Why is Financing so Challenging for First-Time BTL Buyers?

By James Hamblin, Business Development Manager, KSEYE

In recent years, the property finance sector has become increasingly diverse. The pandemic has largely accelerated this trend, with specialist lenders providing alternative products to the risk-averse and less flexible high-street banks.

It is a trend to be celebrated. Brokers and borrowers now have greater access to financial products to meet their individual needs. However, there remain gaps in the market, with some types of buyers not adequately supported. First-time buy-to-let (BTL) investors are a prime example.

Sustained growth in the BTL market

More stringent regulation of the BTL market had led some to predict that this avenue of investment would diminish in popularity. The introduction of a 3% surcharge on stamp duty for second property purchases and curtailing of mortgage interest rate relief were undoubtedly a blow for landlords and will have deterred some from entering the BTL space.

However, largely speaking these reforms have done little to dampen enthusiasm for BTL investment. Arguably, this was always likely to be the case – a 3% surcharge on top of a 15% higher-rate payment will do little to dissuade determined investors, and the dependable long-term yield of lettings assuages the pain of increased running cost in taxes. And there are simply very few assets that promise the same long-term capital growth.

In 2021, the BTL market has remained in rude health. There are now an estimated 5 million private rented homes in the UK, considered to be an all-time high. However, the average number of properties per landlord has also increased to record highs.

However, while the appeal of BTL remains, it would be fair to say that reforms have discouraged landlords with smaller portfolios, or those looking to enter the market for the first time. For the latter group, access to finance has been another complicated issue.

The challenge for new BTL landlords

Lenders of any type like to feel assured that they are lending to a competent, dependable individual. This is particularly the case with BTL purchases, where the lender must feel confident in the ability of the borrower to manage the investment effectively.

As a result, some lenders – including both banks and bridging firms – are reluctant to offer BTL loans to first-time landlords: for lenders to look favourably on a first-timer’s application to become a landlord, they should already be a landlord.

While a degree of caution is natural – and, in many cases, sensible – it overlooks a large number of would-be BTL investors with healthy finances and credible applications, which is to the detriment of the market as a whole. As a minority of landlords accumulate increasingly large portfolios of property, the limited competition may result in high rents and lower maintenance quality.

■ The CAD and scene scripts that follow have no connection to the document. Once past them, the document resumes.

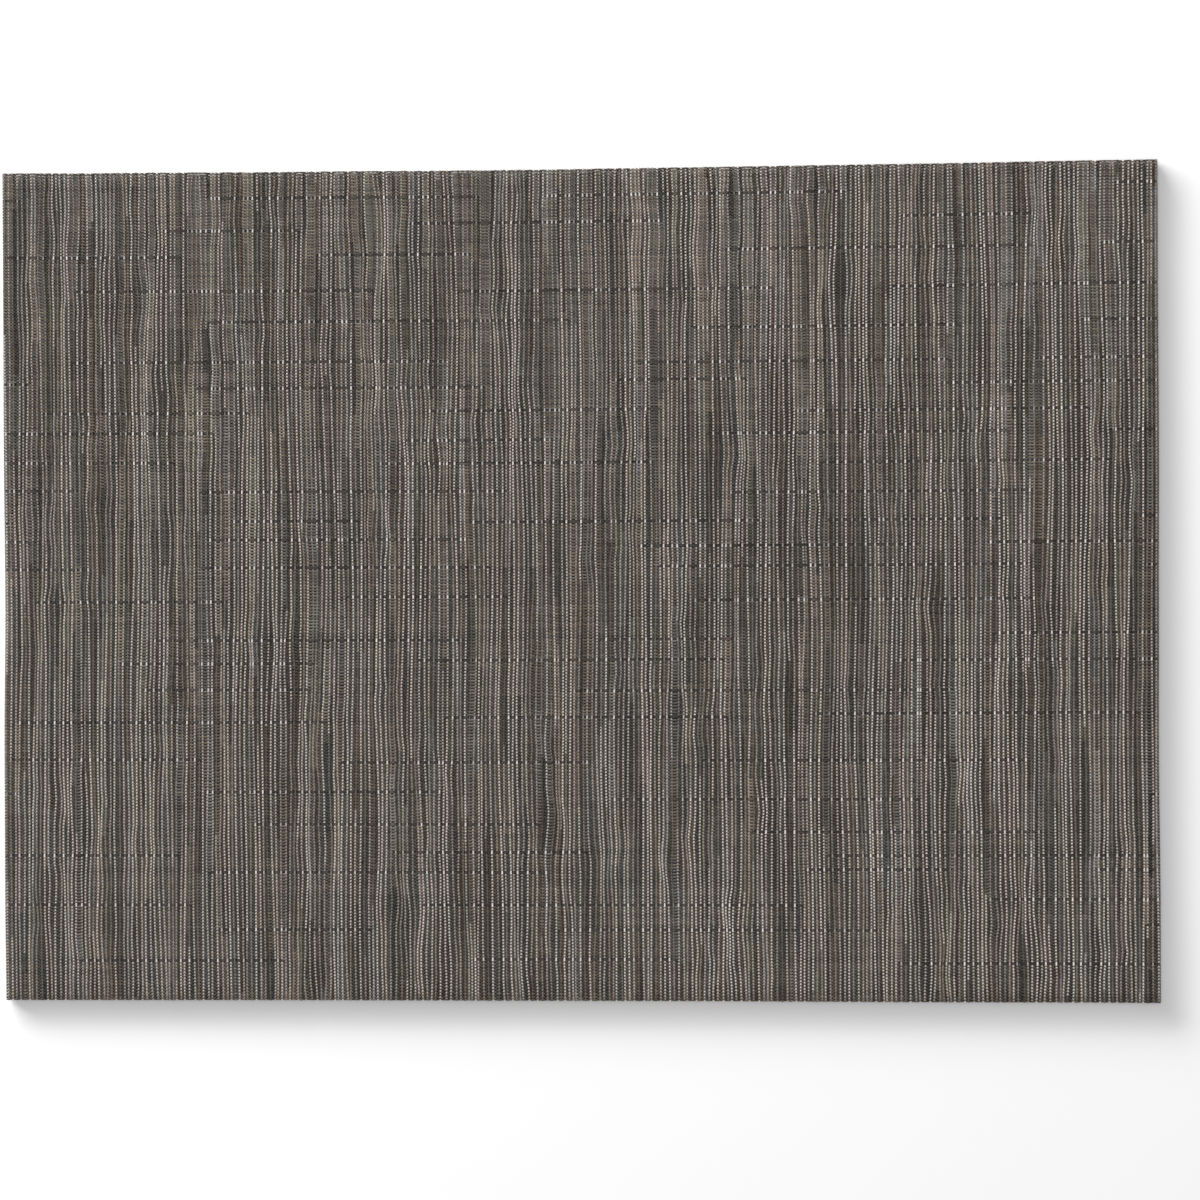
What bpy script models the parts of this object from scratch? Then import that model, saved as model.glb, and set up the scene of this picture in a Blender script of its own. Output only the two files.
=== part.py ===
"""A woven placemat, lying flat and face up.

The mat is one rectangle of plain-woven coated yarn, cut clean on all four sides, with no hem,
binding or backing, so it is a single closed solid. The yarns that run from front to back stand up
as fine ribs. They wander sideways, so the ribs bunch together in some places and part in others.

Lengths are in metres. X runs across the width, Y from front to back and Z up. The flat underside
rests on z = 0, and the origin is under the middle of the mat.
"""

import math
from collections import namedtuple

import bmesh
import bpy
from mathutils import Vector, noise

# The cut size of the mat, and its thickness over the ribs.
WIDTH = 0.457
DEPTH = 0.330
THICKNESS = 0.0015

# The ribs: one for each yarn that runs from front to back.
RIB_PITCH = 0.00175
RIB_RELIEF = 0.00045
RIB_UNEVEN = 0.00018
RIB_COUNT = round(WIDTH / RIB_PITCH)
POINTS_ACROSS = 2 * RIB_COUNT
FURROW_HEIGHT = THICKNESS - RIB_RELIEF
HEIGHT_SLACK = 0.00001

# How far the ribs stray sideways, the size of a bunch of them, and the strip at each side where they
# run straight. The planes pick two unlike slices of the noise that places the bunches and the dips.
WANDER = 0.0016
BUNCH_WIDTH = 0.010
BUNCH_LENGTH = 0.075
SIDE_STRIP = 0.010
WANDER_PLANE = 0.5
DIP_PLANE = 7.5

# Rows of the face from front to back, and the few large panels of the flat underside.
FACE_ROWS = 6
UNDER_COLUMNS = 13
UNDER_ROWS = 3
UNDER_MARGIN = 0.012

# Warm grey of the light and dark yarns together, as linear colour, and the dull sheen of their coating.
YARN_GREY = (0.128, 0.113, 0.100, 1.0)
YARN_ROUGHNESS = 0.55

# How far each cut edge falls inside the full rectangle, at shares of the way along it.
LongEdges = namedtuple("LongEdges", "share back front")
LONG_EDGES = (
    LongEdges(share=0.00, back=0.00000, front=0.00000),
    LongEdges(share=0.09, back=0.00032, front=0.00004),
    LongEdges(share=0.26, back=0.00075, front=0.00021),
    LongEdges(share=0.43, back=0.00107, front=0.00024),
    LongEdges(share=0.60, back=0.00087, front=0.00027),
    LongEdges(share=0.78, back=0.00059, front=0.00008),
    LongEdges(share=0.95, back=0.00012, front=0.00012),
    LongEdges(share=1.00, back=0.00000, front=0.00000),
)
ShortEdges = namedtuple("ShortEdges", "share left right")
SHORT_EDGES = (
    ShortEdges(share=0.00, left=0.00029, right=0.00014),
    ShortEdges(share=0.12, left=0.00000, right=0.00009),
    ShortEdges(share=0.30, left=0.00001, right=0.00051),
    ShortEdges(share=0.48, left=0.00064, right=0.00028),
    ShortEdges(share=0.67, left=0.00030, right=0.00000),
    ShortEdges(share=0.85, left=0.00035, right=0.00017),
    ShortEdges(share=1.00, left=0.00029, right=0.00014),
)


def eased(rows, column, share):
    """A column's value at a share of the way along the table, eased from row to row."""
    for low, high in zip(rows, rows[1:]):
        if share <= high.share:
            step = (share - low.share) / (high.share - low.share)
            step = step * step * (3.0 - 2.0 * step)
            start = getattr(low, column)
            return start + (getattr(high, column) - start) * step
    return getattr(rows[-1], column)


def on_outline(across, along):
    """The X and Y of a point given as shares of the way across the width and along the depth."""
    left = -WIDTH / 2 + eased(SHORT_EDGES, "left", along)
    right = WIDTH / 2 - eased(SHORT_EDGES, "right", along)
    front = -DEPTH / 2 + eased(LONG_EDGES, "front", across)
    back = DEPTH / 2 - eased(LONG_EDGES, "back", across)
    return left + (right - left) * across, front + (back - front) * along


def wander(x, y):
    """How far the rib at this place strays sideways: nothing at the side edges, more in the middle."""
    fade = min(1.0, max(0.0, (WIDTH / 2 - abs(x)) / SIDE_STRIP))
    return WANDER * fade * noise.noise(Vector((x / BUNCH_WIDTH, y / BUNCH_LENGTH, WANDER_PLANE)))


def rib_height(rib, y):
    """The height of a rib's crest. Some ribs sit a little lower than their neighbours."""
    dip = noise.noise(Vector((rib * math.pi, y / BUNCH_LENGTH, DIP_PLANE)))
    return THICKNESS - RIB_UNEVEN * max(0.0, dip)


def face_grid(bm):
    """The ribbed face: a grid whose points lie in turn in a furrow and on a rib's crest."""
    made = bmesh.ops.create_grid(bm, x_segments=POINTS_ACROSS, y_segments=FACE_ROWS, size=0.5)
    for point in made["verts"]:
        across, along = point.co.x + 0.5, point.co.y + 0.5
        column = round(across * POINTS_ACROSS)
        x, y = on_outline(across, along)
        on_crest = column % 2 == 1
        height = rib_height(column // 2, y) if on_crest else FURROW_HEIGHT
        point.co = (x + wander(x, y), y, height)


def cut_sides(bm):
    """The four upright cut sides: the face's open edges drawn down to z = 0, one panel to a rib."""
    made = bmesh.ops.extrude_edge_only(bm, edges=[edge for edge in bm.edges if edge.is_boundary])
    foot = {part for part in made["geom"] if isinstance(part, bmesh.types.BMVert)}
    for point in foot:
        point.co.z = 0.0
    below_crests = [edge for edge in bm.edges if is_below_crest(edge, foot)]
    bmesh.ops.dissolve_edges(bm, edges=below_crests, use_verts=True)
    return [edge for edge in bm.edges if edge.is_boundary]


def is_below_crest(edge, foot):
    """Whether an edge stands upright between the foot of a cut side and a rib's crest."""
    stands_on_foot = (edge.verts[0] in foot) != (edge.verts[1] in foot)
    return stands_on_foot and max(end.co.z for end in edge.verts) > FURROW_HEIGHT + HEIGHT_SLACK


def under_panels(bm):
    """The middle of the flat underside: a few large panels, turned to face down."""
    made = bmesh.ops.create_grid(bm, x_segments=UNDER_COLUMNS, y_segments=UNDER_ROWS, size=0.5)
    corners = set(made["verts"])
    for point in corners:
        across, along = point.co.x * 2.0, point.co.y * 2.0
        point.co = (across * (WIDTH / 2 - UNDER_MARGIN), along * (DEPTH / 2 - UNDER_MARGIN), 0.0)
    bmesh.ops.reverse_faces(bm, faces=[face for face in bm.faces if corners.issuperset(face.verts)])
    return [edge for edge in bm.edges if edge.is_boundary and corners.issuperset(edge.verts)]


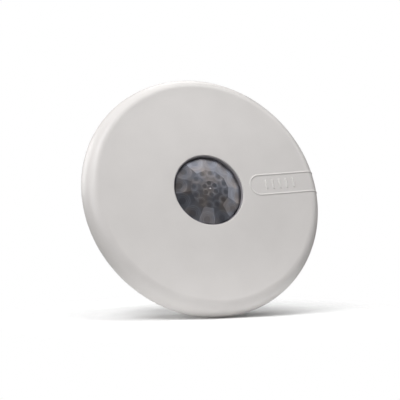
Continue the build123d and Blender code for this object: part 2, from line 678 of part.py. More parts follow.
def tamper_plunger():
    stem = disc(1.0, BOARD_TOP + 5.0, TAMPER_TOP_Z - 0.8)
    cap = disc(2.3, TAMPER_TOP_Z - 1.6, TAMPER_TOP_Z - 0.8) + disc(1.2, TAMPER_TOP_Z - 0.8, TAMPER_TOP_Z)
    cap = fillet(cap.edges().group_by(Axis.Z)[-1], 0.5)
    return Pos(*polar(TAMPER_R, TAMPER_ANGLE), 0) * (stem + cap)


def tamper_spring():
    x, y = polar(TAMPER_R, TAMPER_ANGLE)
    return coil(1.7, 0.22, BOARD_TOP + 6.65, TAMPER_TOP_Z - 1.85, 2.5, x, y)


def rear_tamper_switch():
    low = PCB_Z - REAR_TAMPER_BODY_H
    return block(*TAMPER_BODY, low, PCB_Z, *REAR_TAMPER) - disc(TAMPER_BORE_R, low, PCB_Z - 2.0, *REAR_TAMPER)


def rear_tamper_plunger():
    pin = disc(2.05, 0.0, 12.4, *REAR_TAMPER) + disc(3.0, 12.05, 12.9, *REAR_TAMPER)
    return pin + disc(0.95, 12.9, PCB_Z - 3.4, *REAR_TAMPER)


def rear_tamper_spring():
    return coil(2.0, 0.2, 13.15, PCB_Z - 4.65, 2.0, *REAR_TAMPER)


# --- Assembly -------------------------------------------------------------------------------------
def pieces():
    """Every node by name."""
    nodes = {
        "base_ring": base_ring(),
        "base_plate": base_plate(),
        "plate_screws": plate_screws(),
        "cable_grommet": cable_grommet(),
        "main_pcb": main_pcb(),
        "pcb_screws": pcb_screws(),
        "pyro_holder": pyro_holder(),
        "pyro_sensor": pyro_sensor(),
        "pyro_window": pyro_window(),
        "pyro_leads": pyro_leads(),
        "light_shield": light_shield(),
        "status_leds": status_leds(),
        "antimask_emitters": antimask_emitters(),
        "rf_shield_can": rf_shield_can(),
        "antenna_board": antenna_board(),
        "antenna_patches": antenna_patches(),
        "rf_header": rf_header(),
        "terminal_block_left": terminal_block(-TERMINAL_X),
        "terminal_block_right": terminal_block(TERMINAL_X),
        "terminal_screws": terminal_screws(),
        "wire_clamps": wire_clamps(),
        "relays": relays(),
        "dip_switch_body": dip_switch_body(),
        "trimmer_bodies": trimmer_bodies(),
        "microcontroller": microcontroller(),
        "amplifier_chip": amplifier_chip(),
        "capacitors": capacitors(),
        "inductor": inductor(),
        "crystal_can": crystal_can(),
        "chip_parts": chip_parts(),
        "tamper_switch": tamper_switch(),
        "tamper_plunger": tamper_plunger(),
        "tamper_spring": tamper_spring(),
        "rear_tamper_switch": rear_tamper_switch(),
        "rear_tamper_plunger": rear_tamper_plunger(),
        "rear_tamper_spring": rear_tamper_spring(),
        "front_cover": front_cover(),
        "fresnel_lens": fresnel_lens(),
        "lens_bezel": lens_bezel(),
        "lens_gasket": lens_gasket(),
        "lens_retainer": lens_retainer(),
        "retainer_screws": retainer_screws(),
        "cover_seal": cover_seal(),
        "lock_screw": lock_screw(),
        "lock_tip": lock_tip(),
    }
    for index, y in enumerate(row_places(DIP_COUNT, DIP_PITCH), start=1):
        nodes[f"dip_slider_{index}"] = dip_slider(y)
    for name, (x, y) in TRIMMER_SPOTS.items():
        nodes[name] = trimmer_rotor(x, y)
    return nodes


def write_parts():
    os.makedirs("parts", exist_ok=True)
    upright = Rot(90, 0, 0)
    for name, shape in pieces().items():
        group = shape if isinstance(shape, list) else [shape]
        solids = [solid for piece in group for solid in (upright * piece).solids()]
        export_step(Compound(children=solids) if len(solids) > 1 else solids[0], f"parts/{name}.step")


write_parts()
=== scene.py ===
import math

import bmesh
import bpy
import numpy as np
from mathutils import Matrix, Vector


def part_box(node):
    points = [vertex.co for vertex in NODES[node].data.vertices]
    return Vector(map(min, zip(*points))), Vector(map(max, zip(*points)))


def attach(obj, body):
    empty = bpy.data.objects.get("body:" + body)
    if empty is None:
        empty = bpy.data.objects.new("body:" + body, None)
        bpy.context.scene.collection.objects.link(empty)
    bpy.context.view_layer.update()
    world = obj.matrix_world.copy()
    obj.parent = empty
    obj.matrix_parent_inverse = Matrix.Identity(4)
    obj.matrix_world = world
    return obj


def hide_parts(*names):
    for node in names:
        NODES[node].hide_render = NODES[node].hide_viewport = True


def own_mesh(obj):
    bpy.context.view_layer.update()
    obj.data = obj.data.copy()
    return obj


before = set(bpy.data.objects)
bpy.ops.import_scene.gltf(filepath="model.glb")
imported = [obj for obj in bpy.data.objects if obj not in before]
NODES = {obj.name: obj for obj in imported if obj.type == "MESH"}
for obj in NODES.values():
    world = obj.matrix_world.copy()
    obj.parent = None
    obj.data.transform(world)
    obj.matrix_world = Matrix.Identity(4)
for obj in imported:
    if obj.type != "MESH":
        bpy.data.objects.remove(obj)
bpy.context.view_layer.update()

# Shapes are in millimetres of the device's own axes until a mesh is made: X towards the tongue, Y up the face
# and Z out of the face, with z = 0 on the mounting face. The row frame holds (x, -z, y) in metres. The
# camera, the ground and the panels are in the row frame.
MM = 0.001
WAVE_PERIOD = 0.314            # distance between the bands of a wave texture whose scale is 1

# --- Camera: a long lens a metre away, below the device's axis, tilted clockwise ---
CAMERA_AZIMUTH = -24.026
CAMERA_ELEVATION = -16.012
CAMERA_ROLL = 12.769
CAMERA_DISTANCE = 997.34 * MM
CAMERA_TARGET = Vector((-4.221, -37.0, -3.667)) * MM
LENS_MM = 151.58

# --- Ground: a plane that touches the back rim, below the device as the camera sees it ---
GROUND_NORMAL = Vector((0.078629, -0.366135, 0.927234))
GROUND_OFFSET = -58.452 * MM
GROUND_CLEAR, GROUND_GONE = 0.05, 0.14     # distances from the contact point between which it fades out
GROUND_HALF = 1.0

# --- Soft panels round the device: name, azimuth and elevation about the camera's axes, watts ---
# The watts began as a fit of trial renders to the photo's brightness, and were rounded and changed.
PANEL_SIZE = 0.5
PANEL_DISTANCE = 1.0
PANELS = (
    ("overhead", 0, 90, 2.0),
    ("right_top", 75, 72, 1.6),
    ("front_left_high", 315, 52, 5.8),
    ("front_right_high", 45, 52, 0.8),
    ("right_high", 90, 52, 1.0),
    ("back_left_high", 225, 52, 0.5),
    ("back_high", 180, 52, 2.0),
    ("back_right", 105, 35, 1.3),
    ("right_low", 90, 18, 1.1),
    ("front_right_low", 30, 18, 0.3),
    ("front_left_low", 330, 18, 1.2),
    ("left_low", 300, 18, 3.3),
    ("back_left_low", 240, 18, 3.2),
    ("right_level", 80, 3, 0.4),
    ("front_right_below", 35, -8, 1.0),
)

# --- Cover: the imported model's sizes, but for a lower, softer bead and rounded ribs ---
COVER_R = 74.5
RIM_Z = 29.7
SKIRT_TOP_Z = 30.3
SHOULDER_W = 8.0
SHOULDER_H = 10.9
SHOULDER_R = COVER_R - SHOULDER_W
SHOULDER_TOP_Z = SKIRT_TOP_Z + SHOULDER_H
HOLE_PLANE_Z = 43.5
HOLE_R = 21.8
LIP = 0.4                      # rounding of the lens hole's edge
RIM_ROUND = 0.25               # rounding of the back rim's outer edge
RIM_INNER_R = 72.3
FACE_RISE = HOLE_PLANE_Z - SHOULDER_TOP_Z
FACE_KNOTS = ((SHOULDER_R, SHOULDER_TOP_Z), (47.0, SHOULDER_TOP_Z + 0.45 * FACE_RISE),
              (31.0, SHOULDER_TOP_Z + 0.88 * FACE_RISE), (HOLE_R, HOLE_PLANE_Z))
FACE_ENDS = ((-1.0, 0.02), (-1.0, 0.0))
TONGUE_HALF_W = 6.2
TONGUE_START_X = 27.2
BEAD_H = 0.3
BEAD_SPREAD = 0.8              # from the bead's crest to its foot
RIB_COUNT = 5
RIB_FIRST_X = 38.0
RIB_PITCH = 4.6
RIB_CORE = (0.15, 2.5)         # half width and half length of a rib's flat top
RIB_SPREAD = 0.65
RIB_H = 0.36
LOCK_ANGLE = 40.0
LOCK_Z = 34.6
LOCK_HOLE_R = 1.55
LOCK_PATCH = (3.2, 2.6)        # half height, and half width in degrees, of the patch round its hole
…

The important role of sense checks for borrowers

In my experience, allowing new blood into the market is a low-risk prospect. Managing and maintaining a single small property let is well within the capabilities of most people.

But it remains important for lenders to implement sense checks as part of the application assessment. And brokers and prospective BTL investors should similarly bear these in mind.

For instance, it can be easy to identify cases where managing a property is likely to be too challenging for the applicant. A common example will be someone based in London looking to break into BTL investment and choosing a relatively inexpensive property in the North East. In this case, the individual’s knowledge of the local area and market may be lacking, while maintaining the property to the satisfaction of a tenant will be difficult at such a distance.

In other cases, sense checks can help identify dishonest actors. Most lenders, for instance, would raise a red flag on an individual whose primary residence was a single bedroom flat but who was seeking a BTL mortgage for a much larger property with better amenities. As BTL products are competitively priced, it can be reasonable to assume this individual would be likely to move into the larger property and rent out the smaller one. If an applicant residing in a large property were to seek a BTL mortgage on a smaller property, this would appear more sensible and dependable. If these two applicants were of equal financial standing, most lenders would rightly be more inclined to offer financing where the borrowing appears rational.

It is likely, given its resilience through the difficult months of the pandemic and resurgent performance in 2021, that the BTL industry will continue to attract high demand among investors. As such, lenders should consider showing greater flexibility in considering the merit of new landlords and favour sense and reason over simplistic financial assessments. Caution will always have a place but creating high barriers to entry risks stifling change in the BTL space.